The next development was the Zeppelin, which took flight even further with motorized lighter-than-air flying machines.
The first of the improved designs was named the Bodensee and flew for the first time on August 20, 1919. It could carry twenty-four passengers in a luxurious salon, and unlike every airship previously built, there was a kitchen for creating inflight meals. It wasn’t a particularly fancy, a single oven with two compartments and a stovetop with two electric heaters, but it was the world’s first all-electric kitchen using all-aluminum utensils. (p. 8)
Turns out that the requirements cooking in the air and space pushed innovation and creativity.

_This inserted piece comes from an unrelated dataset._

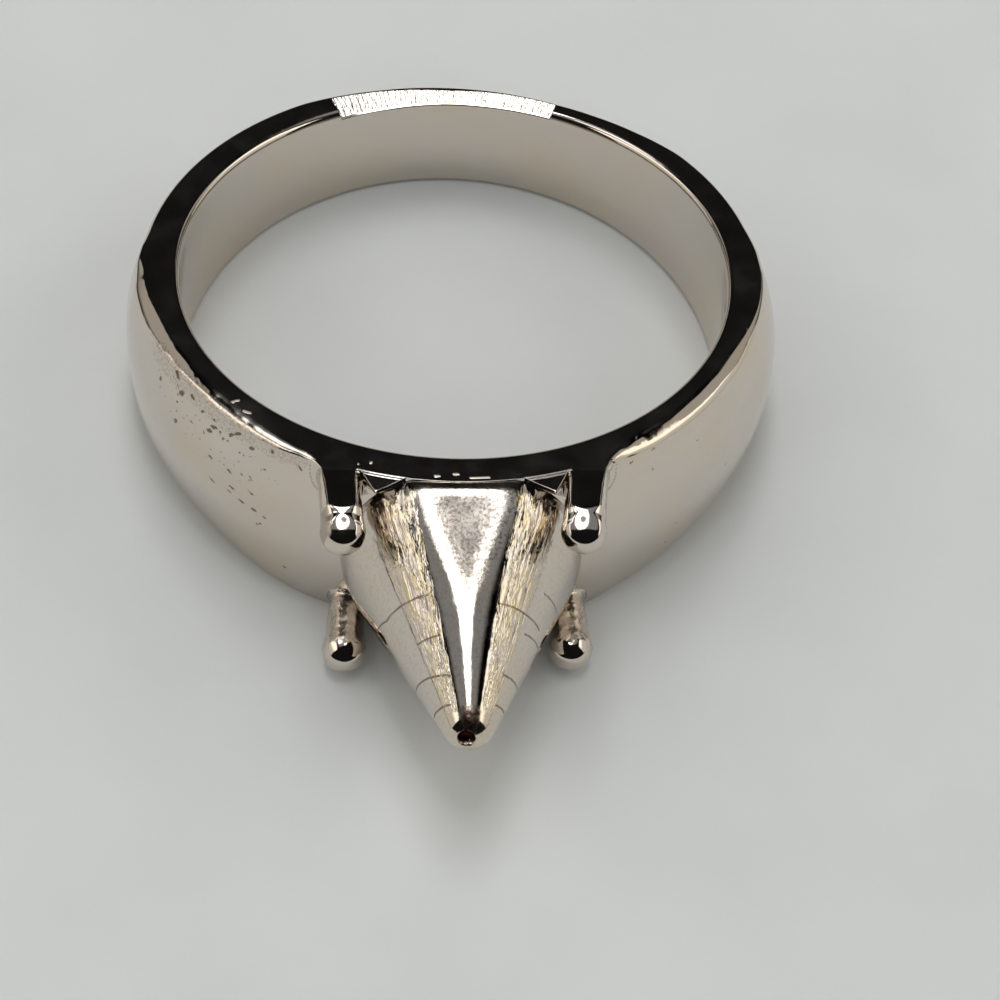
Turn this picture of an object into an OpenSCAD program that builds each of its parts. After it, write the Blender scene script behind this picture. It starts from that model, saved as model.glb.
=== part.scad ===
// Spike ring: a finger ring of polished silver-tone metal with a round spike
// set between four short ball-ended prongs. It lies on its side, finger hole
// up, resting on its lower rim. The spike points along -Y. Units are mm.

/* [Finger hole] */
// Radius of the finger hole
finger_r = 8.5; // [7:0.1:11]
// Width and depth of the rounding on the hole's two edges
edge_r = 0.2; // [0.05:0.05:0.3]

/* [Band] */
// Height of the band beside the finger axis
band_h = 4.92; // [4:0.02:7]
// Lean of each rim, which makes the band taller at the spike than at the back
taper_deg = 4.39; // [2:0.01:6]
// Radius of the shank's outer wall at mid height
shank_r = 10.12; // [9.8:0.01:10.4]
// Shift of the shank's outer wall to the front, which thins the back
shank_shift = 0.62; // [0:0.01:0.7]
// Curve of the shank's outer wall between the rims
shank_dome_r = 5.8; // [4:0.1:12]

/* [Shoulders] */
// Radius of the outer wall at mid height, on the shoulders and under the spike
shoulder_r = 10.18; // [9.8:0.01:10.6]
// Curve of that wall between the rims
shoulder_dome_r = 9; // [6:0.1:14]
// Radius of the flat part of the rim on the shoulders
flat_r = 9.25; // [9:0.01:9.6]
// Slope of the bevel between that flat and the outer wall
bevel_deg = 24; // [10:1:45]
// Distance of the bevels' front ends from the middle
shoulder_x = 3.9; // [3.6:0.01:4.4]
// Place of the step between the shank and the shoulders
step_y = 0.2; // [-1:0.1:2]

/* [Back facet] */
// Half the angle that the ground facet spans at the back
facet_deg = 23.5; // [10:0.5:40]
// Outer radius of the ground facet
facet_r = 9.12; // [8.8:0.01:9.3]
// Slope of the ground facet
facet_slope_deg = 19; // [5:1:40]

/* [Prongs] */
// Distance of the prong balls from the middle
ball_x = 3.48; // [3.3:0.01:3.8]
// Distance of the prong balls from the finger axis
ball_y = 11.12; // [10.5:0.01:12]
// Height of the prong balls from mid height
ball_z = 2.63; // [2.4:0.01:3]
// Radius of the prong balls
ball_r = 0.66; // [0.4:0.01:0.7]
// Distance of the prongs' roots from the middle
root_x = 3.82; // [3.6:0.01:4]
// Height of the prongs' roots from mid height
root_z = 2.9; // [2.5:0.01:3.2]
// Radius of the prong necks
neck_r = 0.62; // [0.3:0.01:0.7]

/* [Spike] */
// Radius of the spike at its base
spike_r = 3.62; // [3:0.01:4]
// Distance from the finger axis at which the base rounds off
base_y = 9.9; // [9.7:0.01:10.2]
// Distance from the finger axis at which the straight flank starts
flank_y = 10.6; // [10.2:0.01:11]
// Distance from the finger axis at which the flanks would meet
apex_y = 18.04; // [16:0.01:20]
// Radius of the straight flank for each mm short of that point
flank_slope = 0.452; // [0.3:0.001:0.6]
// Distance of the blunt tip from the finger axis
tip_y = 16.88; // [15:0.01:18]
// Radius of the pit in the tip
pit_r = 0.27; // [0.1:0.01:0.3]
// Distance of the pit from the tip's middle to the left
pit_x = 0.1; // [0:0.01:0.3]
// Distance of the pit from the tip's middle upwards
pit_z = 0.2; // [0:0.01:0.3]
// Distance of the filed flats' edge from the finger axis
file_y = 9.98; // [9.8:0.01:10.4]
// Slope of the filed flats above and below the spike
file_deg = 17.5; // [10:0.5:22]
// Gap between the spike and the wall that it stands on
seat_gap = 0.02; // [0.01:0.01:0.1]

/* [Hidden] */
$fn = 96;
half_h = band_h / 2;
lift = half_h * cos(taper_deg);
far = 30;
cut = 1;
// How much of each prong ball's outermost end is worn flat
worn = 0.006;
// Distance from the finger axis to where the prongs' roots start in the wall
root_y = finger_r - 0.2;
// Shift along the table that puts the finger axis' foot at the origin
foot_y = lift * tan(taper_deg);
// Height of the rims at the filed flats' edge
file_z = half_h + file_y * tan(taper_deg);
// Sub-part to show

// Carries what stands on the level rim to the upper rim.
module upper_rim() {
  translate([0, 0, half_h])
    rotate([-taper_deg, 0, 0])
      children();
}

// The same at both rims
module both_rims() {
  upper_rim() children();
  mirror([0, 0, 1]) upper_rim() children();
}

// All between the two rims' planes
module between_rims() {
  rotate([90, 0, 90])
    linear_extrude(height = 2 * far, center = true)
      polygon([
        [-far, half_h + far * tan(taper_deg)],
        [far, half_h - far * tan(taper_deg)],
        [far, -half_h + far * tan(taper_deg)],
        [-far, -half_h - far * tan(taper_deg)]
      ]);
}

// A round body whose outer wall is domed and reaches the radius r
module domed(r, curve_r) {
  rotate_extrude()
    intersection() {
      translate([r - curve_r, 0]) circle(r = curve_r);
      translate([0, -curve_r]) square([r + cut, 2 * curve_r]);
    }
}

// Turns a round body so that its start falls where the part is cut away.
module start_at(angle) {
  rotate([0, 0, angle]) children();
}

// A round body with the outer wall of the shoulders, grown by the gap
module front_body(gap) {
  start_at(90) domed(shoulder_r + gap, shoulder_dome_r + gap);
}

// What was ground off each shoulder between its rim and its outer wall
module bevel_waste() {
  run = 2;
  difference() {
    start_at(90)
      rotate_extrude()
        polygon([
          [flat_r - cut / tan(bevel_deg), cut],
          [flat_r + run, cut],
          [flat_r + run, -run * tan(bevel_deg)]
        ]);
    translate([-shoulder_x, -far, -far]) cube([2 * shoulder_x, far, 2 * far]);
  }
}

// The front half: both shoulders and the wall under the spike
module shoulders() {
  difference() {
    intersection() {
      front_body(0);
      translate([-far, step_y - far, -far]) cube([2 * far, far, 2 * far]);
    }
    both_rims() bevel_waste();
  }
}

module shank() {
  intersection() {
    translate([0, -shank_shift, 0])
      start_at(-90) domed(shank_r, shank_dome_r);
    translate([-far, step_y, -far]) cube([2 * far, far, 2 * far]);
  }
}

module prong() {
  run = [ball_x - root_x, root_y - ball_y, ball_z - root_z];
  long = norm(run);
  translate([root_x, -root_y, root_z])
    rotate([0, acos(run[2] / long), atan2(run[1], run[0])])
      rotate_extrude() {
        square([neck_r, long]);
        intersection() {
          translate([0, long]) circle(r = ball_r);
          translate([0, long - ball_r]) square([ball_r, 2 * ball_r - worn]);
        }
      }
}

module prongs() {
  for (side = [0, 1])
    mirror([side, 0, 0]) {
      prong();
      mirror([0, 0, 1]) prong();
    }
}

// What the rounding takes from a hole edge: two slopes that cross the wall
module edge_waste() {
  mid = 0.3 * edge_r;
  slope = mid / (edge_r - mid);
  deep = 4 * edge_r;
  start_at(140)
    rotate_extrude()
      polygon([
        [finger_r + edge_r + cut / slope, cut],
        [finger_r + mid, -mid],
        [finger_r - (deep - edge_r) * slope, -deep],
        [finger_r - cut, -deep],
        [finger_r - cut, cut]
      ]);
}

// What was ground off the inner half of the upper rim at the back
module facet_waste() {
  run = facet_r - finger_r + cut;
  over = 0.5;
  side = far * tan(facet_deg);
  intersection() {
    rotate_extrude()
      polygon([
        [facet_r + over, over * tan(facet_slope_deg)],
        [facet_r + over, cut],
        [facet_r - run, cut],
        [facet_r - run, -run * tan(facet_slope_deg)]
      ]);
    translate([0, 0, -2 * cut])
      linear_extrude(height = 4 * cut)
        polygon([[0, 0], [side, far], [-side, far]]);
  }
}

module band() {
  color([0.78, 0.77, 0.75])
    lying()
      difference() {
        intersection() {
          union() {
            shank();
            shoulders();
            prongs();
          }
          between_rims();
        }
        start_at(200) cylinder(r = finger_r, h = 2 * far, center = true);
        both_rims() edge_waste();
        upper_rim() facet_waste();
      }
}

// The spike before it is fitted, turned about its own axis
module turned_spike() {
  flank_deg = atan(flank_slope);
  flank_r = flank_slope * (apex_y - flank_y);
  // The ball that rounds the tip touches the flank.
  tip_r = (apex_y - tip_y) / (1 / sin(flank_deg) - 1);
  end_y = tip_y - tip_r + tip_r * sin(flank_deg);
  end_r = tip_r * cos(flank_deg);
  pit_y = tip_y - tip_r + sqrt(tip_r * tip_r - pit_x * pit_x - pit_z * pit_z);
  rotate([90, 0, 0])
    difference() {
      rotate_extrude() {
        polygon([
          [0, finger_r],
          [spike_r, finger_r],
          [spike_r, base_y],
          [flank_r, flank_y],
          [end_r, end_y],
          [0, end_y]
        ]);
        // The rounded tip
        intersection() {
          translate([0, tip_y - tip_r]) circle(r = tip_r);
          translate([0, end_y]) square([end_r, cut]);
        }
      }
      translate([-pit_x, pit_z, pit_y]) sphere(r = pit_r);
    }
}

// Flush with both rims, then filed down along the spike
module filed_slab() {
  drop = (far - file_y) * tan(file_deg);
  rotate([90, 0, -90])
    linear_extrude(height = 2 * far, center = true)
      polygon([
        [0, half_h],
        [file_y, file_z],
        [far, file_z - drop],
        [far, drop - file_z],
        [file_y, -file_z],
        [0, -half_h]
      ]);
}

module spike() {
  color([0.82, 0.81, 0.78])
    lying()
      difference() {
        intersection() {
          turned_spike();
          filed_slab();
        }
        front_body(seat_gap);
      }
}

// Lays the ring on its lower rim.
module lying() {
  translate([0, foot_y, lift])
    rotate([-taper_deg, 0, 0])
      children();
}

band();
spike();
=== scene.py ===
"""Spike ring: a finger ring of polished white metal with a round spike between
four ball-ended prongs, lying on its side. The packed CAD model is the frame, and
the band, the prongs and the spike are made here as fine surfaces around it."""

import math

import bpy
import numpy as np
from bpy.props import FloatProperty, FloatVectorProperty, PointerProperty
from mathutils import Matrix


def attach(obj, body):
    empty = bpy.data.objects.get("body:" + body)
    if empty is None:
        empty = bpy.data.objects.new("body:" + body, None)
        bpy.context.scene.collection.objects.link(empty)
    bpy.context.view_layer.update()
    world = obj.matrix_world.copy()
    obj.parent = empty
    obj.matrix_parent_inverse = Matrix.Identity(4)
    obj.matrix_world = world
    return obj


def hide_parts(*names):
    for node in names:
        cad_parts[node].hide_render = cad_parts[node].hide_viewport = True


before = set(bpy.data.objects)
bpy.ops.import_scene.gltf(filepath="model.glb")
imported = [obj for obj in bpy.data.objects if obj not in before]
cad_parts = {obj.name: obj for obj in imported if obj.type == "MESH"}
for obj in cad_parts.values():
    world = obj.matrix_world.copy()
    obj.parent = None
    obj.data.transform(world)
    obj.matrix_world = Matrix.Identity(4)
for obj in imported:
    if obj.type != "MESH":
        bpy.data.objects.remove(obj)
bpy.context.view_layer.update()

bl_info = {
    "name": "Spike Ring",
    "version": (1, 0, 0),
    "blender": (4, 5, 0),
    "location": "View3D > Sidebar > Spike Ring",
    "description": "Builds a finger ring with a round spike, its metals and a plain stage",
    "category": "Add Mesh",
}

MM = 0.001


# ---------------------------------------------------------------- sizes and looks


def length(name, description, mm):
    """A length property, given in mm and kept in metres."""
    return FloatProperty(
        name=name, description=description, default=mm * MM, unit="LENGTH", precision=5
    )


def number(name, description, value):
    """A plain number property."""
    return FloatProperty(name=name, description=description, default=value)


def angle(name, description, degrees):
    """An angle property, given in degrees and kept in radians."""
    return FloatProperty(
        name=name, description=description, default=math.radians(degrees), subtype="ANGLE"
    )


def linear(code):
    """Linear red, green and blue of an sRGB hex colour such as #c9c9c5."""
    srgb = np.array([int(code[i : i + 2], 16) for i in (1, 3, 5)]) / 255
    return tuple(np.where(srgb <= 0.04045, srgb / 12.92, ((srgb + 0.055) / 1.055) ** 2.4))


def colour(name, description, code):
    """A colour property, given as sRGB hex and kept linear."""
    return FloatVectorProperty(
        name=name, description=description, default=linear(code), subtype="COLOR", min=0, max=1
    )


class BandSizes(bpy.types.PropertyGroup):
    """Sizes of the band, near those of the CAD part."""

    finger_r: length("Hole radius", "Radius of the finger hole", 8.5)
    height: length("Height", "Height of the band beside the finger axis", 4.92)
    lean: angle("Lean", "Lean of each rim, which makes the band taller at the spike", 4.39)
    edge_in: length("Inner rounding", "Width of the rounding on the hole's edges", 0.25)
    edge_down: length("Inner drop", "Depth of the rounding on the hole's edges", 0.34)
    shank_r: length("Shank radius", "Radius of the shank's outer wall at mid height", 10.12)
    shank_shift: length("Shank shift", "Shift of the outer wall that thins the back", 0.62)
    shoulder_r: length("Shoulder radius", "Radius of the front's outer wall", 10.18)
    seat_dome: length("Seat curve", "Curve of the wall under the spike", 9.57)
    bevel: angle("Bevel", "Slope of the bevel along the shoulders' rims", 24)
    facet: angle("Facet half angle", "Half the angle that the back's ground facet spans", 23.5)
    facet_slope: angle("Facet slope", "Slope of the ground facet", 19)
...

The book is well illustrated with posters, menus, maps, and photographs of “stewardesses” and pilots in their kitchens. If you want more than airplane food, there are several chapters on food in space from Tubes and Cubes (1961-1965) through to the present. There is also a chapter with recipes including SAS’s Fugelbo (Bird’s Nest), an appetizer with Anchovies, pickled beets and capers (p. 196), Tang Pie (p. 199) with Cool Whip, Tang, and condensed milk, and the more tempting Astronaut Fruitcake (p. 197) with pecans, dates, and cherries.
Food in the Air and Space would make a great gift for anyone interested in flight – especially a younger person thinking about a career. It’s more than just a history of the food – it’s a book full of fun facts about the history of aviation – the characters, the stories, and, of course, the cooking.